Tue Mar 28, 2017, 06:02 AM
Mar 2017

If they vote against a clean continuing resolution, they are voting to shut down government, which seems to me to be a "strangle government in a bathtub" ultra-conservative tactic.

The 64 billion dollar question is whether the resolution will be clean.

I suppose they could just abstain, but to actually vote against a clean resolution to shut it down seems to go against Democratic belief in the powerful goodness of what government does for the people.

Girard442

(6,066 posts)
4. D's should commit to voting for a clean bill.
Tue Mar 28, 2017, 06:39 AM
Mar 2017

Absolutely refuse in advance to vote for any dirty one whatsoever.

murielm99

(30,730 posts)
3. What is axios?
Tue Mar 28, 2017, 06:11 AM
Mar 2017

The article was short on details, at least for me. Maybe I have a limited understanding of what is involved here.

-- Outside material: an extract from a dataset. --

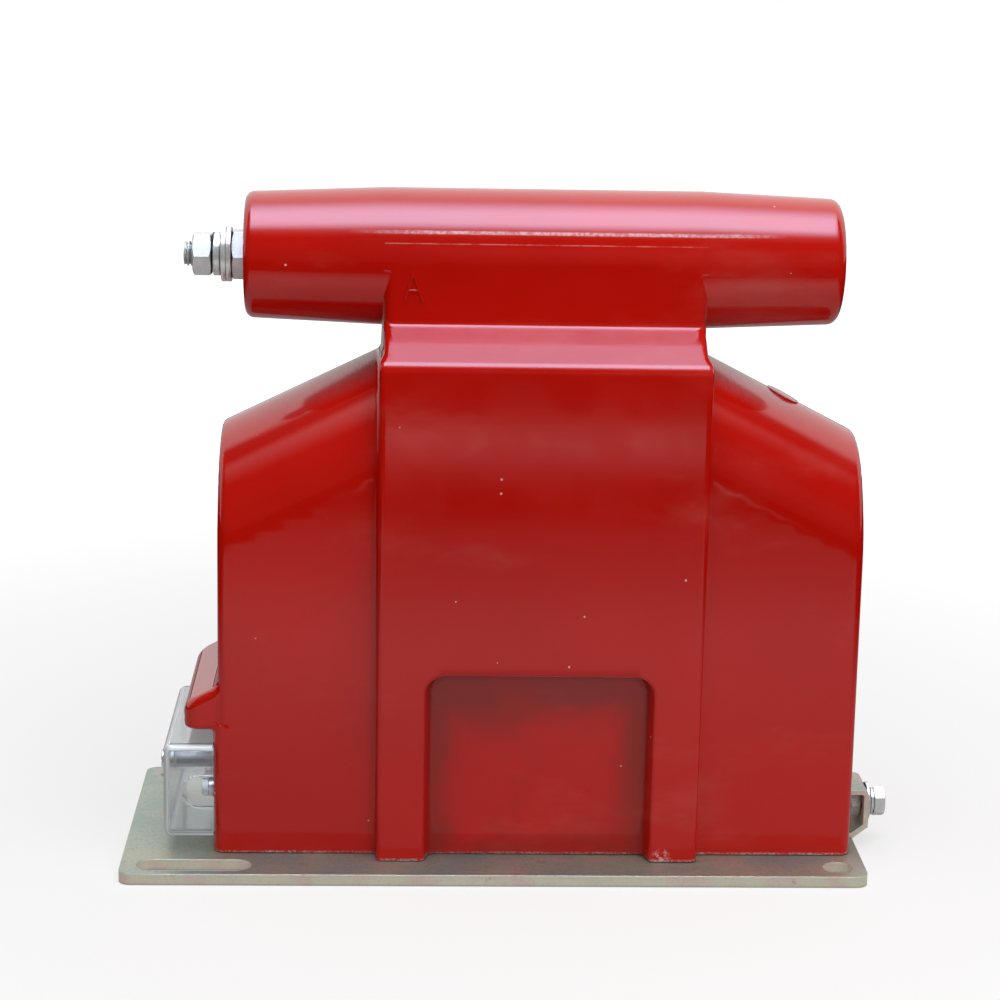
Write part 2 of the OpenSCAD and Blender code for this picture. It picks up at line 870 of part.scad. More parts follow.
// Lead from the earthed end of the primary winding to the neutral terminal
module neutral_wire(g = 0) {
    coil_lead(coil_point(-primary_top_l / 2, 1, neutral_lead_angle, neutral_r),
              neutral_place, -primary_top_l / 2, g);
}

module neutral_lead() {
    color(copper) on_body() difference() {
        neutral_wire();
        primary_shape();
    }
}

module at_terminals() {
    for (place = all_terminals) translate([pad_x, place.x, place.y]) children();
}

module terminal_insert_rod(g = 0) {
    translate([-g, 0, 0]) rod_x(insert_d + 2 * g, insert_l + 2 * g);
}

module terminal_inserts() {
    color(brass) on_body() at_terminals() difference() {
        terminal_insert_rod();
        translate([-over, 0, 0])
            rod_x(terminal_screw_d + 2 * thread_gap, terminal_grip + 2 * over);
    }
}

module terminal_flat_washers() {
    color(zinc_bright) on_body() at_terminals() translate([-terminal_washer_t, 0, 0])
        ring_x(terminal_washer_d, terminal_screw_d + 2 * hole_gap, terminal_washer_t);
}

module terminal_spring_washers() {
    color(zinc_bright) on_body() at_terminals()
        translate([-terminal_washer_t - terminal_spring_t, 0, 0])
            spring_ring_x(terminal_spring_d, terminal_screw_d + 2 * hole_gap, terminal_spring_t);
}

module terminal_screws() {
    color(zinc_bright) on_body() at_terminals() {
        translate([-terminal_washer_t - terminal_spring_t, 0, 0]) mirror([1, 0, 0])
            hex_head_x(terminal_af, terminal_head_t);
        translate([-terminal_washer_t - terminal_spring_t, 0, 0])
            rod_x(terminal_screw_d, terminal_washer_t + terminal_spring_t + terminal_grip);
    }
}

module cover_insert_rod(g = 0) {
    translate([pad_x - g, 0, cover_screw_h]) rod_x(insert_d + 2 * g, insert_l + 2 * g);
}

module cover_insert() {
    color(brass) on_body() difference() {
        cover_insert_rod();
        translate([pad_x - over, 0, cover_screw_h])
            rod_x(cover_screw_d + 2 * thread_gap, cover_grip + 2 * over);
    }
}

// Box with its four long edges and its outer face's edges rounded, open towards the pad
module cover_box(inset) {
    r = cover_r - inset;
    l = cover_depth - inset;
    w = cover_w - 2 * inset;
    h = cover_h - 2 * inset;
    translate([-l, 0, 0]) intersection() {
        translate([l, 0, 0]) along_x(2 * l) round_rect([w, h], r);
        translate([l, 0, 0]) along_y(w) round_rect([2 * l, h], r);
        translate([l, 0, -h / 2]) round_prism(2 * l, w, h, r);
        translate([0, -w / 2, -h / 2]) cube([l + inset, w, h]);
    }
}

// Outline of the cable entry from the front, grown by g
module entry_outline(g = 0) {
    r = entry_h / 2 + g;
    translate([r - g - entry_depth, 0]) circle(r);
    translate([r - g - entry_depth, -r]) square([entry_depth + g - r + over, 2 * r]);
}

module terminal_cover() {
    color(clear_grey) on_body() translate([pad_x, 0, cover_screw_h]) difference() {
        union() {
            difference() {
                cover_box(0);
                cover_box(cover_wall);
            }
            translate([-cover_depth + cover_wall / 2, 0, 0])
                rod_x(cover_tube_d, cover_depth - cover_wall / 2);
            translate([0, -cover_w / 2 - entry_rim_t / 2 + cover_wall / 4, 0]) intersection() {
                along_y(entry_rim_t + cover_wall / 2) entry_outline(entry_rim_w);
                translate([-cover_depth, -cover_w, -cover_h])
                    cube([cover_depth, 2 * cover_w, 2 * cover_h]);
            }
        }
        translate([-cover_depth - over, 0, 0])
            rod_x(cover_screw_d + 2 * hole_gap, cover_depth + 2 * over);
        translate([0, -cover_w / 2, 0]) along_y(4 * cover_wall) entry_outline();
    }
}

// Cheese-head screw with a cross hole for a seal wire
module cover_screw() {
    color(zinc_bright) on_body() translate([cover_face_x, 0, cover_screw_h]) difference() {
        union() {
            translate([-cover_head_t, 0, 0]) rod_x(cover_head_d, cover_head_t);
            rod_x(cover_screw_d, cover_depth + cover_grip);
        }
        translate([-cover_head_t / 2, 0, -cover_head_d])
            cylinder(d = seal_hole_d, h = 2 * cover_head_d);
    }
}

// Side view of the bent strap: a loop that stands on the plate against the wing's end, with
// a leg that is cast into the resin
module strap_outline(g = 0) {
    wall = body_l / 2;
    foot_x = wall + plate_out_earth;
    under = strap_h - strap_t;
    outer = [[wall - strap_in - g, strap_h + g], [strap_x, strap_h + g],
             [strap_x, strap_knee], [foot_x, 0], [wall - g, 0], [wall - g, under - g],
             [wall - strap_in - g, under - g]];
    hollow = [[wall + strap_t, strap_t], [foot_x - strap_t / 2, strap_t],
              [strap_x - strap_t, strap_knee + strap_t / 2], [strap_x - strap_t, under],
              [wall + strap_t, under]];
    difference() {
        polygon(outer);
        polygon(hollow);
        corner_sliver(outer[1], outer[0], outer[2], strap_bend_r);
        corner_sliver(outer[2], outer[1], outer[3], strap_bend_r);
    }
    corner_sliver(hollow[3], hollow[2], hollow[4], strap_bend_r - strap_t);
    corner_sliver(hollow[2], hollow[1], hollow[3], strap_bend_r - strap_t);
}

module strap_shape(g = 0) {
    translate([0, -strap_offset, 0]) along_y(strap_w + 2 * g) strap_outline(g);
}

module at_earth_axis() {
    on_body() translate([strap_x, -strap_offset, earth_h]) children();
}

module earth_strap() {
    color(zinc_olive) difference() {
        on_body() strap_shape();
        at_earth_axis() translate([-strap_t - over, 0, 0])
            rod_x(earth_d + 2 * hole_gap, strap_t + 2 * over);
    }
}

module earth_flat_washer() {
    color(zinc_bright) at_earth_axis()
        ring_x(earth_washer_d, earth_d + 2 * hole_gap, earth_washer_t);
}

module earth_spring_washer() {
    color(zinc_bright) at_earth_axis() translate([earth_washer_t, 0, 0])
        spring_ring_x(earth_spring_d, earth_d + 2 * hole_gap, earth_spring_t);
}

module earth_bolt() {
    head_x = earth_washer_t + earth_spring_t;
    color(zinc_bright) at_earth_axis() {
        translate([head_x, 0, 0]) hex_head_x(earth_af, earth_head_t, 0);
        translate([-strap_t - earth_nut_t, 0, 0])
            rod_x(earth_d, head_x + strap_t + earth_nut_t);
    }
}

module earth_nut() {
    color(zinc_bright) at_earth_axis() translate([-strap_t, 0, 0]) mirror([1, 0, 0]) difference() {
        hex_head_x(earth_af, earth_nut_t);
        translate([-over, 0, 0]) rod_x(earth_d + 2 * thread_gap, earth_nut_t + 2 * over);
    }
}

base_plate();
base_screws();
base_inserts();
resin_body();
hv_insert();
hv_stud();
hv_washer_inner();
hv_washer_outer();
hv_spring_washer();
hv_nut();
hv_lead();
primary_shield();
primary_winding();
barrier_tube();
residual_winding();
secondary_winding();
winding_tube();
core_half_left();
core_half_right();
core_band();
band_clip();
core_earth_strip();
secondary_leads();
neutral_lead();
terminal_inserts();
terminal_flat_washers();
terminal_spring_washers();
terminal_screws();
cover_insert();
terminal_cover();
cover_screw();
earth_strap();
earth_flat_washer();
earth_spring_washer();
earth_bolt();
earth_nut();
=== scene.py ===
"""Cast resin voltage transformer: looks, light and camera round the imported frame."""
import json
import math

import bpy
import numpy as np
from mathutils import Euler, Matrix, Vector


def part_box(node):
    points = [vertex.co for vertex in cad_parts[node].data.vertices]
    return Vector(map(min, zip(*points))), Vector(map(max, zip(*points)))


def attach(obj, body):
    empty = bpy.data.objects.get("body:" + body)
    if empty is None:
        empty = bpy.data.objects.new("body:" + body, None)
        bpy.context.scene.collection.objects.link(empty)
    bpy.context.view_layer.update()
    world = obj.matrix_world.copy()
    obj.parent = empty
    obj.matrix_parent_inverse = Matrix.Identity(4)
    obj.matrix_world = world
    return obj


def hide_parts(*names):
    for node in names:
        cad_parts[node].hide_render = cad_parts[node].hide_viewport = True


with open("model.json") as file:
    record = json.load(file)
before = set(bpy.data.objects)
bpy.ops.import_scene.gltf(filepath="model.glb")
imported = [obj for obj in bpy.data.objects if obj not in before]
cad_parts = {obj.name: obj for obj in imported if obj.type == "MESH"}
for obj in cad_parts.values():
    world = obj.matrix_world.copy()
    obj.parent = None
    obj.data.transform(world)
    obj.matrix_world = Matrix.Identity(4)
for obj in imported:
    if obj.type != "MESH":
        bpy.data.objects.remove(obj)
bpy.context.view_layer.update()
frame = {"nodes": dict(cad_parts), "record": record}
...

I think I saw this reported somewhere else, too.

Continuing resolution? Was this something left over from raising the debt ceiling during President Obama's tenure?

Bernardo de La Paz

(48,988 posts)
5. It's a new news aggregator with a news-lite manifesto
Tue Mar 28, 2017, 06:52 AM
Mar 2017
All of us left cool, safe jobs to start a new company with this shared belief: Media is broken — and too often a scam.

Stories are too long. Or too boring.


Read more at the About page. Most websites have About pages.


Continuing resolutions are needed whenever government deficit spending reaches the debt limit ceiling. All Administrations face them.